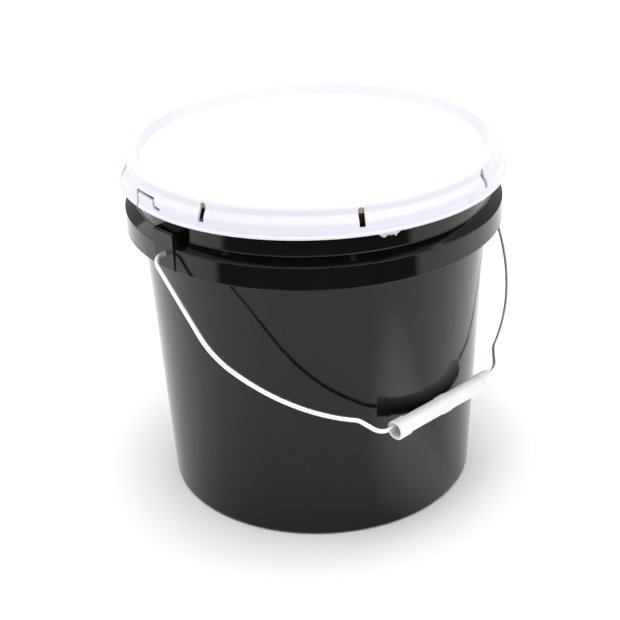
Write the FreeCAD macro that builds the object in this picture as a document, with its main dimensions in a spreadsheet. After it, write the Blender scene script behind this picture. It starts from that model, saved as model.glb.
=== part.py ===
# Plastic fermenting bucket: a tapered pail with a stacking skirt and two ears,
# a press-on lid with its rim gasket, and a wire bail with a loose tube grip.
# Millimetres, +Z up, origin at the centre of the pail's foot. The bail's pivot
# runs along X through both ears, and the bail hangs on the -Y side.
import FreeCAD, Part
import Sketcher
import math
import os

V = FreeCAD.Vector
doc = FreeCAD.newDocument("fermenting_bucket")
sheet = doc.addObject("Spreadsheet::Sheet", "Dims")

# ---------------------------------------------------------------- dimensions
ROWS = [
    # pail wall and foot
    ("base_rad", 103.6), ("wall_slope", 0.0493), ("wall_thick", 2.0),
    ("foot_rise", 3.6), ("floor_thick", 2.2), ("foot_inner", 96.0),
    # upper band, ledge and skirt
    ("neck_rad", 116.3), ("neck_bore", 114.5), ("ledge_high", 204.6),
    ("ledge_low", 200.0), ("ledge_rad", 122.9), ("skirt_low", 185.6),
    ("skirt_rad", 123.4), ("skirt_thick", 1.9), ("step_low", 203.0),
    ("step_high", 206.9), ("under_high", 203.2), ("under_low", 198.7),
    ("bead_rad", 118.2), ("bead_low", 223.4), ("rim_top", 228.9),
    ("rib_thick", 1.6), ("rib_count", 20), ("rib_start", 9.0),
    # ears
    ("ear_face", 123.8), ("ear_wide", 18.4), ("ear_top", 210.4),
    ("ear_plate", 2.8), ("ear_void_wide", 12.6), ("ear_void_top", 202.2),
    ("ear_void_in", 114.7), ("pivot_high", 195.7), ("ear_hole", 1.68),
    ("ear_soft", 0.4), ("ear_shift", 1.1),
    # lid
    ("lid_low_rad", 125.0), ("lid_low", 218.4), ("lid_wall", 1.8),
    ("lid_shoulder", 119.9), ("lid_top", 237.4), ("lid_waist_rad", 120.0),
    ("lid_waist_high", 231.4), ("lid_hip_rad", 122.9), ("lid_hip_high", 225.8),
    ("lid_hem_rad", 123.8), ("lid_hem_high", 220.3),
    ("well_rad", 112.8), ("well_lean", 2.8), ("well_out", 114.2), ("panel_top", 230.4),
    ("panel_thick", 2.0), ("plug_low", 220.8), ("roof_under", 235.3),
    ("slit_wide", 3.8), ("slit_deep", 117.7), ("slit_low", 223.0), ("slit_high", 234.2),
    ("slit_turn_a", 194.5), ("slit_turn_b", 239.7), ("slit_turn_c", 284.9),
    ("slit_turn_d", 329.7), ("slit_turn_e", 14.7), ("slit_turn_f", 59.7),
    ("slit_turn_g", 104.7), ("slit_turn_k", 149.7),
    ("tear_slit", 2.0), ("tear_left", 29.4), ("tear_left_low", 26.2),
    ("tear_right", 10.0), ("tear_turn", 8.0), ("tear_foot", 2.6),
    ("tear_low", 217.4), ("tear_high", 227.4), ("tear_mid", 223.1),
    # gasket
    ("gasket_in", 114.6), ("gasket_out", 117.6), ("gasket_low", 229.25),
    # bail
    ("wire_rad", 1.6), ("tail_in", 118.8), ("leg_left", 132.8), ("leg_right", 135.6),
    ("hook_bend", 6.45), ("shoulder_bend", 59.6), ("bow_rad", 141.95),
    ("bow_drop", 17.1), ("jog_out", 66.8), ("jog_in", 49.0),
    ("jog_bend", 10.0), ("jog_angle", 55.0), ("seat_drop", 157.1),
    ("hang_angle", 45.5), ("head_rad", 2.5), ("head_thick", 1.3),
    # grip
    ("grip_long", 90.0), ("grip_bore", 4.6), ("grip_rad", 5.55),
    ("collar_rad", 6.35), ("collar_long", 10.0), ("ring_rad", 6.0),
    ("ring_long", 6.4), ("grip_out", 1.95), ("grip_down", 1.95),
]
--
INSTRUCTION: Output the data above exactly, please, line for line.

EXPECTED ANSWER:
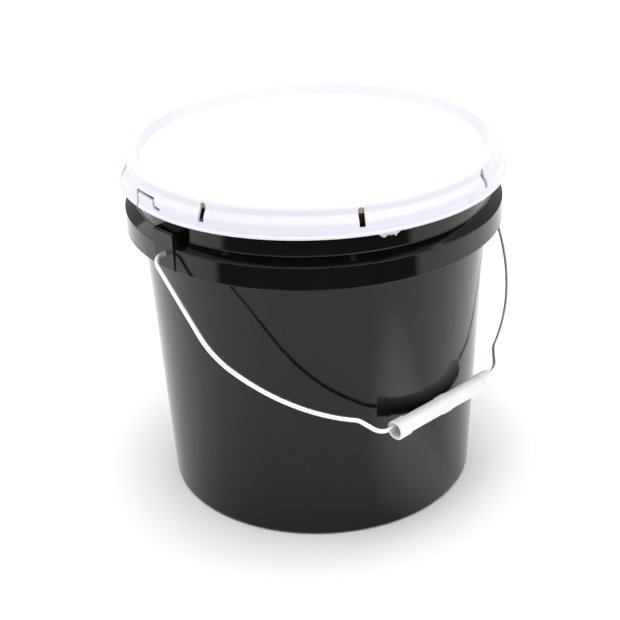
Write the FreeCAD macro that builds the object in this picture as a document, with its main dimensions in a spreadsheet. After it, write the Blender scene script behind this picture. It starts from that model, saved as model.glb.
=== part.py ===
# Plastic fermenting bucket: a tapered pail with a stacking skirt and two ears,
# a press-on lid with its rim gasket, and a wire bail with a loose tube grip.
# Millimetres, +Z up, origin at the centre of the pail's foot. The bail's pivot
# runs along X through both ears, and the bail hangs on the -Y side.
import FreeCAD, Part
import Sketcher
import math
import os

V = FreeCAD.Vector
doc = FreeCAD.newDocument("fermenting_bucket")
sheet = doc.addObject("Spreadsheet::Sheet", "Dims")

# ---------------------------------------------------------------- dimensions
ROWS = [
    # pail wall and foot
    ("base_rad", 103.6), ("wall_slope", 0.0493), ("wall_thick", 2.0),
    ("foot_rise", 3.6), ("floor_thick", 2.2), ("foot_inner", 96.0),
    # upper band, ledge and skirt
    ("neck_rad", 116.3), ("neck_bore", 114.5), ("ledge_high", 204.6),
    ("ledge_low", 200.0), ("ledge_rad", 122.9), ("skirt_low", 185.6),
    ("skirt_rad", 123.4), ("skirt_thick", 1.9), ("step_low", 203.0),
    ("step_high", 206.9), ("under_high", 203.2), ("under_low", 198.7),
    ("bead_rad", 118.2), ("bead_low", 223.4), ("rim_top", 228.9),
    ("rib_thick", 1.6), ("rib_count", 20), ("rib_start", 9.0),
    # ears
    ("ear_face", 123.8), ("ear_wide", 18.4), ("ear_top", 210.4),
    ("ear_plate", 2.8), ("ear_void_wide", 12.6), ("ear_void_top", 202.2),
    ("ear_void_in", 114.7), ("pivot_high", 195.7), ("ear_hole", 1.68),
    ("ear_soft", 0.4), ("ear_shift", 1.1),
    # lid
    ("lid_low_rad", 125.0), ("lid_low", 218.4), ("lid_wall", 1.8),
    ("lid_shoulder", 119.9), ("lid_top", 237.4), ("lid_waist_rad", 120.0),
    ("lid_waist_high", 231.4), ("lid_hip_rad", 122.9), ("lid_hip_high", 225.8),
    ("lid_hem_rad", 123.8), ("lid_hem_high", 220.3),
    ("well_rad", 112.8), ("well_lean", 2.8), ("well_out", 114.2), ("panel_top", 230.4),
    ("panel_thick", 2.0), ("plug_low", 220.8), ("roof_under", 235.3),
    ("slit_wide", 3.8), ("slit_deep", 117.7), ("slit_low", 223.0), ("slit_high", 234.2),
    ("slit_turn_a", 194.5), ("slit_turn_b", 239.7), ("slit_turn_c", 284.9),
    ("slit_turn_d", 329.7), ("slit_turn_e", 14.7), ("slit_turn_f", 59.7),
    ("slit_turn_g", 104.7), ("slit_turn_k", 149.7),
    ("tear_slit", 2.0), ("tear_left", 29.4), ("tear_left_low", 26.2),
    ("tear_right", 10.0), ("tear_turn", 8.0), ("tear_foot", 2.6),
    ("tear_low", 217.4), ("tear_high", 227.4), ("tear_mid", 223.1),
    # gasket
    ("gasket_in", 114.6), ("gasket_out", 117.6), ("gasket_low", 229.25),
    # bail
    ("wire_rad", 1.6), ("tail_in", 118.8), ("leg_left", 132.8), ("leg_right", 135.6),
    ("hook_bend", 6.45), ("shoulder_bend", 59.6), ("bow_rad", 141.95),
    ("bow_drop", 17.1), ("jog_out", 66.8), ("jog_in", 49.0),
    ("jog_bend", 10.0), ("jog_angle", 55.0), ("seat_drop", 157.1),
    ("hang_angle", 45.5), ("head_rad", 2.5), ("head_thick", 1.3),
    # grip
    ("grip_long", 90.0), ("grip_bore", 4.6), ("grip_rad", 5.55),
    ("collar_rad", 6.35), ("collar_long", 10.0), ("ring_rad", 6.0),
    ("ring_long", 6.4), ("grip_out", 1.95), ("grip_down", 1.95),
]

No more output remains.